__Task directions__.
Every line in the data below from the one containing "hole.x, hole.y, hole.z))" down to the one containing "if empty is", both included, must be retyped exactly; no other line is to appear.

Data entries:
══════════════════════════════

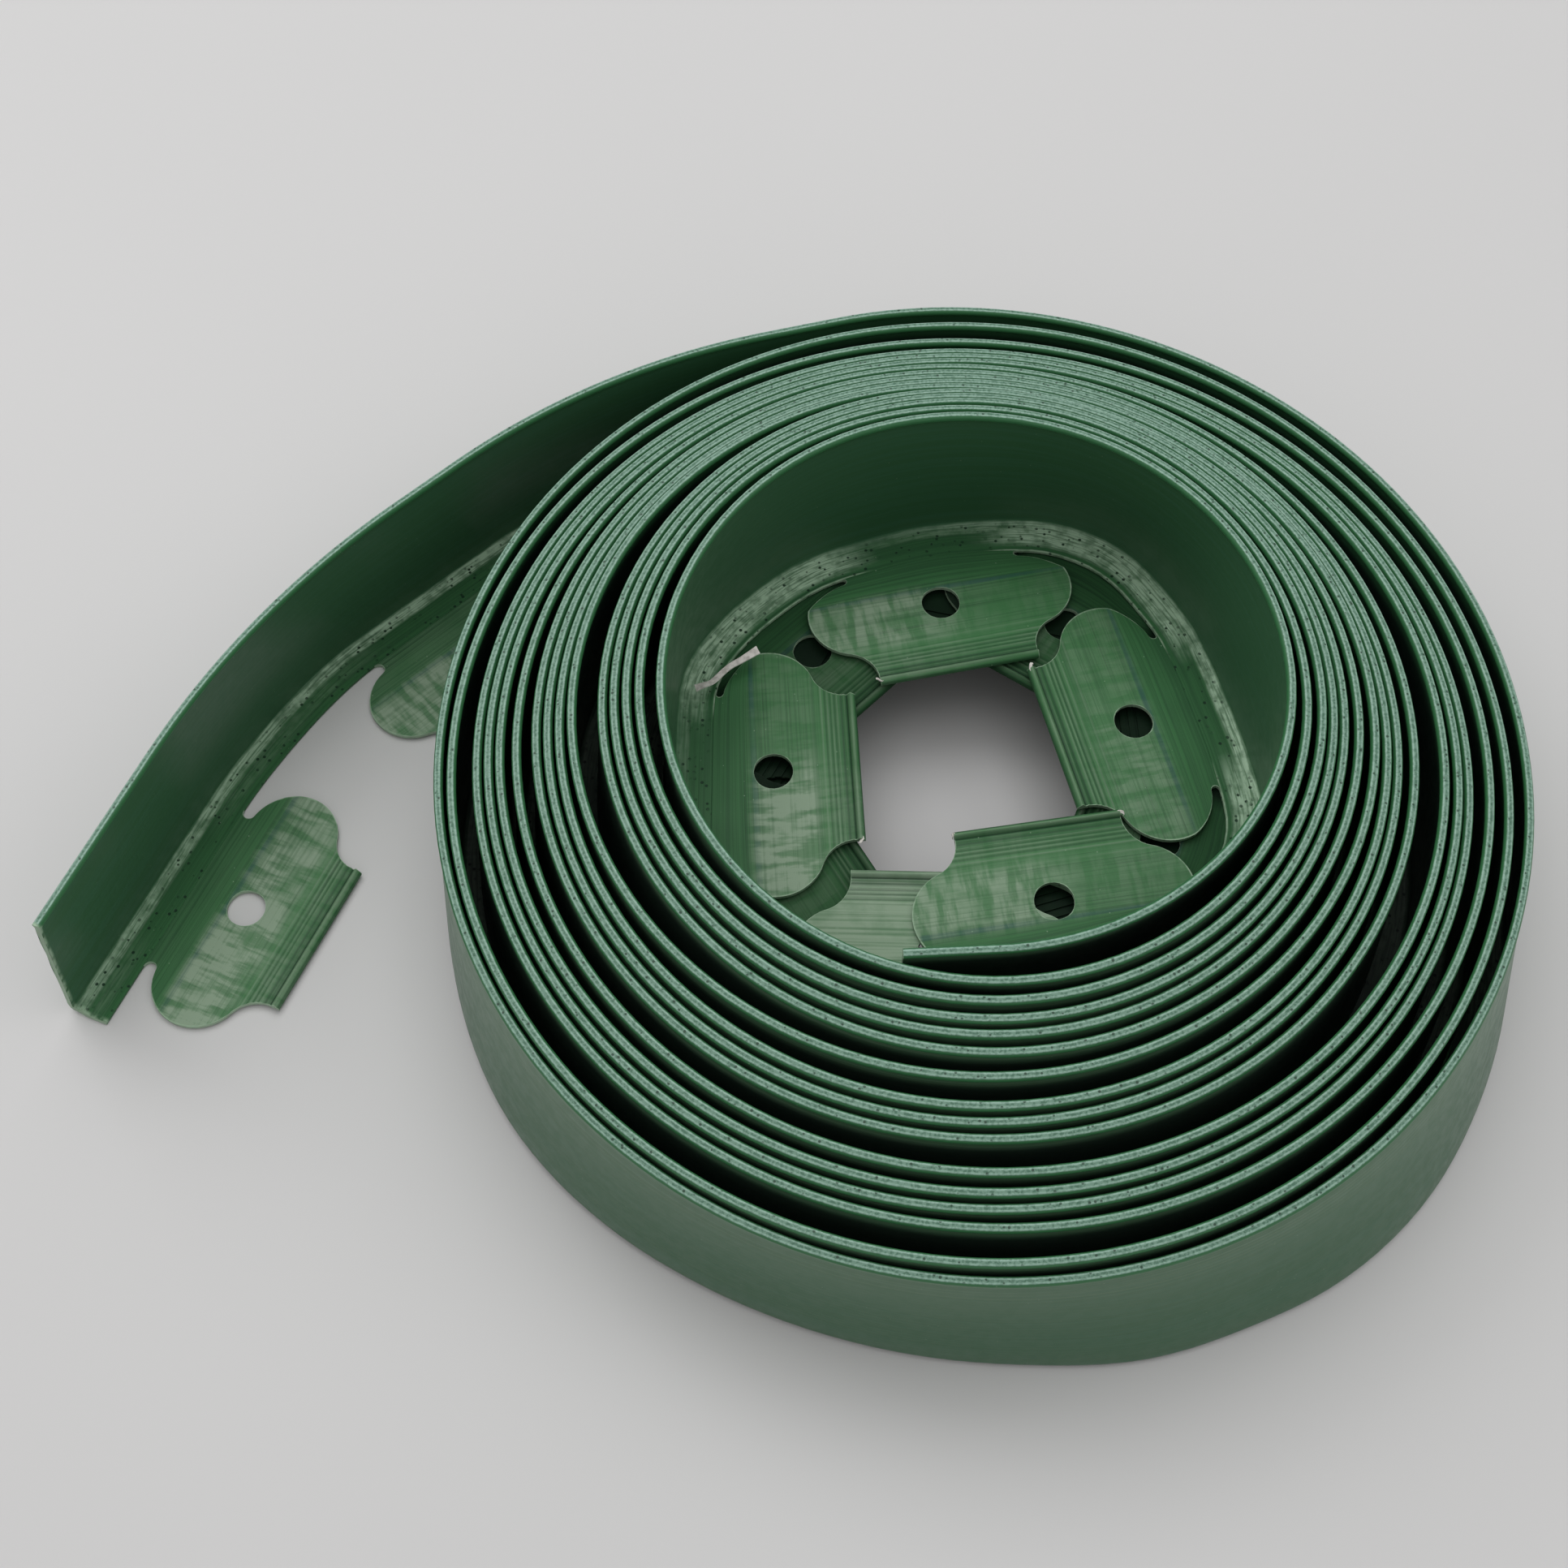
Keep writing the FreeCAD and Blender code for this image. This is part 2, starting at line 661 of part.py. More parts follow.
def outline_gap(points, step_out, step_down, enough):
    """Least distance from the section's points to the same section moved out and down."""
    smallest = enough
    for first, second in zip(points, points[1:]):
        run_x = second.x - first.x
        run_y = second.y - first.y
        run_squared = run_x * run_x + run_y * run_y
        for point in points:
            off_x = point.x - first.x - step_out
            off_y = point.y - first.y - step_down
            if abs(off_x) > NEARBY or abs(off_y) > NEARBY:
                continue
            share = min(1, max(0, (off_x * run_x + off_y * run_y) / run_squared))
            smallest = min(smallest, math.hypot(off_x - share * run_x, off_y - share * run_y))
    return smallest


def add_feature(doc, name, shape):
    """A document object that holds a shape."""
    feature = doc.addObject("Part::Feature", name)
    feature.Label = name
    feature.Shape = shape
    return feature


def check(doc, pieces):
    """Stop if any object failed, or if a piece's shape is missing or invalid."""
    for item in doc.Objects:
        if "Invalid" in item.State or "Error" in item.State:
            raise RuntimeError("%s failed: %s" % (item.Label, item.State))
    for piece in pieces:
        if piece.Shape.isNull() or not piece.Shape.isValid():
            raise RuntimeError("%s has no valid shape" % piece.Label)


def main():
    doc = FreeCAD.newDocument("lawn_edging_coil")
    sheet = make_sheet(doc)
    route, root = strip_route(sheet)
    spans = tail_spans(sheet, route, root)

    coil_route = route.between(0, root - sheet.flex_gap / 2)
    coil = strip_solid(sheet, coil_route).cut(flex_relief(sheet, coil_route, at_end=True))
    pieces = [add_feature(doc, "coiled_strip", coil)]
    for number, span in enumerate(spans, start=1):
        pieces.append(add_feature(doc, "tail_strip_%d" % number, tail_strip(sheet, route, span)))

    tail_tabs = []
    for number, (first, _) in enumerate(spans, start=1):
        tail_tab = make_tab(doc, "tail_tab_%d" % number)
        placement, _ = tab_seat(sheet, route, first + sheet.tab_pitch / 2)
        tail_tabs.append((tail_tab, placement))
    plain_tab = tail_tabs[0][0].Shape.Solids[0].copy()

    turns = {}
    lobe = FreeCAD.Vector(sheet.neck_half_width, sheet.hole_distance, 0)
    for distance in tab_distances(sheet, route, root):
        placement, bow = tab_seat(sheet, route, distance)
        standing_place = placement.multVec(lobe)
        turn = turn_number(sheet, route, distance)
        turns.setdefault(turn, []).append(seated_tab(sheet, plain_tab, placement, bow))
    for turn, tabs in sorted(turns.items()):
        pieces.append(add_feature(doc, "tabs_turn_%02d" % turn, Part.makeCompound(tabs)))
    for tail_tab, placement in tail_tabs:
        tail_tab.Placement = placement
        pieces.append(tail_tab)
    doc.recompute()

    box = FreeCAD.BoundBox()
    for piece in pieces:
        box.add(piece.Shape.optimalBoundingBox(False, False))
    shift = FreeCAD.Vector(-box.Center.x, -box.Center.y, -box.ZMin)
    for piece in pieces:
        piece.Placement = FreeCAD.Placement(shift, FreeCAD.Rotation()).multiply(piece.Placement)
    doc.recompute()
    check(doc, pieces)

    print("tabs in the coil: %d" % sum(len(tabs) for tabs in turns.values()))
    print("strip length along the rim: %.0f mm" % route.length)
    section = Part.Face(section_wire(sheet, lambda point: point))
    middle_length = coil_route.length + section.CenterOfMass.x * turned_angle(coil_route, coil_route.length)
    print("section times length of its middle: %.0f, volume: %.0f mm3" % (
        section.Area * middle_length, coil.Volume))
    print("smallest radius of the winding: %.1f mm" % min(arc.radius for arc in coil_route.arcs))
    print("least gap between turns: %.2f mm" % least_gap(sheet, route, root))
    print("box of the whole part: %.1f x %.1f x %.1f mm" % (box.XLength, box.YLength, box.ZLength))
    print("coil centre: %.2f, %.2f" % (shift.x, shift.y))
    print("standing place: %.2f, %.2f" % (standing_place.x + shift.x, standing_place.y + shift.y))
    for number, (first, _) in enumerate(spans, start=1):
        hinge = route.beside(first, sheet.wall_lean / 2) + shift
        print("flexing line %d: %.2f, %.2f" % (number, hinge.x, hinge.y))
    for number, (tail_tab, _) in enumerate(tail_tabs, start=1):
        hole = tail_tab.Placement.multVec(FreeCAD.Vector(0, sheet.hole_distance, 0))
        print("hole of tail tab %d: %.2f, %.2f, %.2f" % (number, hole.x, hole.y, hole.z))

    os.makedirs("parts", exist_ok=True)
    for piece in pieces:
        piece.Shape.exportStep("parts/%s.step" % piece.Label)
    print("wrote %d pieces" % len(pieces))


main()
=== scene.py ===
"""The looks of a coil of green plastic lawn edging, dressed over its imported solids.

The strip is an upright wall with a round bead on top and a narrow band along its foot. Anchor tabs are
punched out of the flange beside the band. Lengths here are in millimetres, and each mesh is put into
metres as it is made. In plan, places are complex numbers: x to the right, y to the back.
"""

import bpy
import numpy as np
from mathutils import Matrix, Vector


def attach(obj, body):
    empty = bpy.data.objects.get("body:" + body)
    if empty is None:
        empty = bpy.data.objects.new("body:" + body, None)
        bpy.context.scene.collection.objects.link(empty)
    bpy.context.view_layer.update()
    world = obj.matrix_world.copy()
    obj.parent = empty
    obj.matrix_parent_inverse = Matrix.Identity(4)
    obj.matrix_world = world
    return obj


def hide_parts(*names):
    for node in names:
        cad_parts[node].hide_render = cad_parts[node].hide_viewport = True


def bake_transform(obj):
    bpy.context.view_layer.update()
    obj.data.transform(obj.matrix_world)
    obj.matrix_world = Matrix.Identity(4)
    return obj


METRES = 0.001

# Winding, as in the part's source: rim radius of the first turn and the step to each further turn,
# at the front, right, back and left.
COIL_CENTRE = 40.18 + 1.97j
INNER_RADII = (63.4, 64.3, 69.0, 68.5)
TURN_STEPS = (
    (6.2, 3.5, 3.3, 2.7, 3.1, 4.5, 5.5, 2.8, 2.9, 6.3, 3.6, 2.8, 3.3, 6.5, 2.9),
    (3.4, 3.4, 2.6, 2.6, 3.4, 3.6, 2.6, 2.6, 3.9, 6.5, 3.1, 2.6, 5.0, 4.4, 5.3),
    (3.2, 3.2, 2.6, 2.6, 2.6, 2.6, 2.6, 2.6, 2.9, 3.0, 2.7, 2.7, 4.4, 6.3, 6.4),
    (4.6, 2.8, 2.7, 2.6, 6.6, 2.6, 2.6, 2.6, 4.2, 3.7, 2.6, 2.6, 5.6, 3.2),
)
TURNS = 16
TURN_RISE = 1.5
INNER_END_RUN = 19.1
INNER_END_HEADING = np.radians(3.0)
OUTER_END_SPREAD = 3.0
TAIL_START = 11.5
TAIL_BENDS = np.radians([21.0, 28.1, 23.8])
TAIL_BEND_RUN = 41.5
FREE_END = 38.0

# Section of the strip, measured from the inner face of the wall's foot
RIM_HEIGHT = 43.0
BEAD_RADIUS = 1.05
WALL = 1.2
WALL_LEAN = 3.5
BEND_RADIUS = 2.6
FLANGE = 1.0
BAND_WIDTH = 8.5

# Anchor tab
TAB_PITCH = 100.95
SHORTEST_FIRST_TAB = 38.0
HOLE_DISTANCE = 22.5
HOLE_RADIUS = 4.5
NECK = 20.5
SHOULDER = 8.0
LIP_HALF_WIDTH = 18.9
TAB_REACH = 42.3
ROOT_LEVEL = BAND_WIDTH - HOLE_DISTANCE

# Radius and level of the slot's round end, then of the lobe, on the coiled tabs and on the tail's
COIL_TAB = (1.1, -12.9, 11.25, -0.6)
TAIL_TAB = (1.55, -12.34, 10.9, 0.0)

# In the solids the tab's root lies this far from the wall's foot, and its lobe ends this far out.
SOLID_ROOT = 8.0
SOLID_LOBE_END = 31.4

# Tabs that the photograph shows, counted from the inner end: the hole's middle from the coil's centre,
# and the direction, in degrees, that the tab's root faces. Hand winding leaves them a little uneven.
MEASURED_TABS = {
    0: (16.9 - 32.5j, -81.0), 1: (37.8 + 13.6j, 14.4), 2: (-5.4 + 46.4j, 101.6),
    3: (-44.9 + 0.8j, 182.8), 4: (-9.2 - 44.7j, -91.2), 7: (-35.8 + 34.0j, 135.0),
}

# How much further along the strip the tail's second tab sits, by the photograph
SECOND_TAIL_SHIFT = 6.0

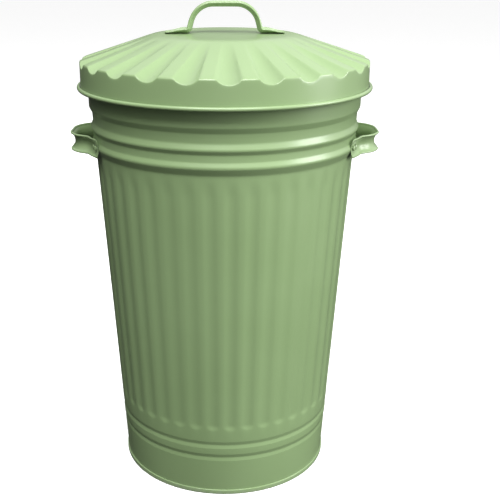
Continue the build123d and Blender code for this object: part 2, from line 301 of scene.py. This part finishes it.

══════════════════════════════

__Final answer__.
        print("hole of tail tab %d: %.2f, %.2f, %.2f" % (number, hole.x, hole.y, hole.z))

    os.makedirs("parts", exist_ok=True)
    for piece in pieces:
        piece.Shape.exportStep("parts/%s.step" % piece.Label)
    print("wrote %d pieces" % len(pieces))


main()
=== scene.py ===
"""The looks of a coil of green plastic lawn edging, dressed over its imported solids.

The strip is an upright wall with a round bead on top and a narrow band along its foot. Anchor tabs are
punched out of the flange beside the band. Lengths here are in millimetres, and each mesh is put into
metres as it is made. In plan, places are complex numbers: x to the right, y to the back.
"""

import bpy
import numpy as np
from mathutils import Matrix, Vector


def attach(obj, body):
    empty = bpy.data.objects.get("body:" + body)
    if empty is None:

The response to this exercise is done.